Plaintiff notes that even if Meyer is residing in one of the signatory nations, the result would be the same because Article 1 of the Hague Service Convention states that the Convention does not apply when the address of the person to be served is unknown.
The Court agrees and finds that service of defendant Meyer through email is appropriate and that it comports with due process. Plaintiff has demonstrated that despite third-party discovery and other investigation resulting in more than ten failed service attempts, plaintiff has been unable to obtain a physical address for Meyer.
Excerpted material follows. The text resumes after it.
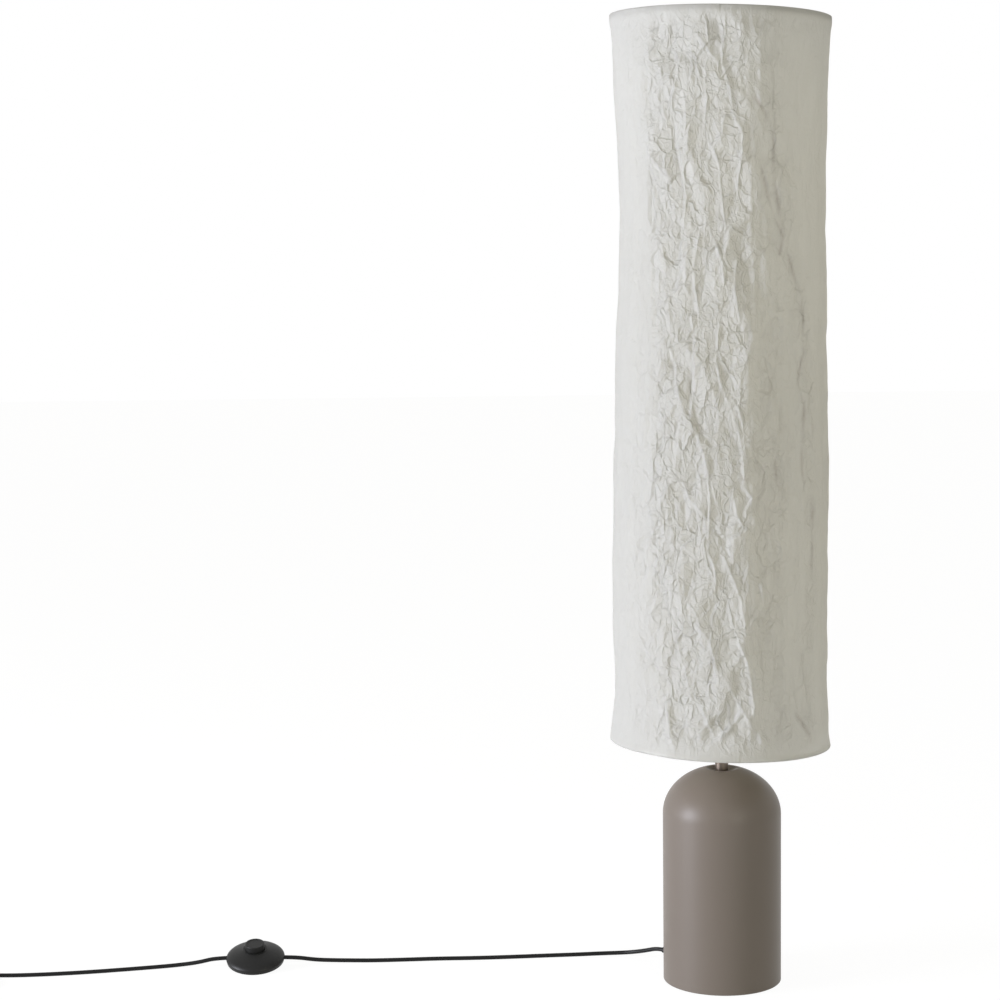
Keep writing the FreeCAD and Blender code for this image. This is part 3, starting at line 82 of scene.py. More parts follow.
class Graph:
    def __init__(self, name):
        self.material = bpy.data.materials.new(name)
        self.material.use_nodes = True
        self.tree = self.material.node_tree
        self.shader = self.tree.nodes["Principled BSDF"]
        self.output = self.tree.nodes["Material Output"]

    def add(self, kind, settings=None, *inputs, out=0, **named):
        node = self.tree.nodes.new("ShaderNode" + kind)
        for key, value in (settings or {}).items():
            setattr(node, key, value)
        for key, value in [*enumerate(inputs), *named.items()]:
            self.feed(node.inputs[key], value)
        return Socket(self, node.outputs[out])

    def feed(self, target, value):
        if isinstance(value, Socket):
            self.tree.links.new(value.link, target)
        elif value is not None:
            target.default_value = value

    def finish(self, **values):
        for key, value in values.items():
            self.feed(self.shader.inputs[key.replace("_", " ")], value)
        return self.material

    def objectPoint(self, scale=(1, 1, 1)):
        return self.add("Mapping", {}, self.add("TexCoord", out="Object"), Scale=scale)

    def noise(self, point, scale, detail=3.0, rough=0.5):
        return self.add("TexNoise", {}, Vector=point, Scale=scale, Detail=detail, Roughness=rough)

    def mixColour(self, share, low, high):
        # a colour Mix has its factor first, its colours seventh and eighth, and its result third
        node = self.tree.nodes.new("ShaderNodeMix")
        node.data_type = "RGBA"
        self.feed(node.inputs[0], share)
        for slot, colour in ((6, low), (7, high)):
            self.feed(node.inputs[slot], colour if isinstance(colour, Socket) else (*colour, 1))
        return Socket(self, node.outputs[2])

    def attribute(self, name):
        return self.add("Attribute", {"attribute_name": name}, out="Fac")

    def blendShader(self, share, other):
        mixed = self.add("MixShader", {}, share, Socket(self, self.shader.outputs[0]), other)
        self.feed(self.output.inputs[0], mixed)
        return self.material

    def bump(self, height, distance):
        return self.add("Bump", {}, Height=height, Distance=distance, Strength=1.0)


def gridFaces(rows, columns):
    # four corners of each cell of a grid whose points are numbered row by row
    i, j = np.meshgrid(np.arange(rows - 1), np.arange(columns - 1), indexing="ij")
    corner = i * columns + j
    return np.stack([corner, corner + 1, corner + columns + 1, corner + columns], -1).reshape(-1, 4)


def place(piece, replaces=()):
    # every piece made here belongs to the lamp's own body, and the switch's moving pieces stay the frame's
    bpy.context.scene.collection.objects.link(piece)
    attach(piece, "lamp")
    if replaces:
        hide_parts(*replaces)
    return piece


def makeMesh(name, points, faces, material):
    # a smooth-shaded object at the origin, with its place in its points
    mesh = bpy.data.meshes.new(name)
    mesh.from_pydata(points.reshape(-1, 3).tolist(), [], faces.tolist())
    mesh.shade_smooth()
    mesh.materials.append(material)
    return bpy.data.objects.new(name, mesh)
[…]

Additionally, plaintiff has shown that because defendant has chosen to conduct business through the internet and list only email addresses as contact information, service through email will give defendant sufficient notice and the opportunity to respond. The Court also finds that issuing an order allowing service via email would not be prohibited by international agreement.
Plaintiff's motion is framed as seeking order authorizing service by alternate means, including by email and other electronic means. However, plaintiff's motion only addresses service by email.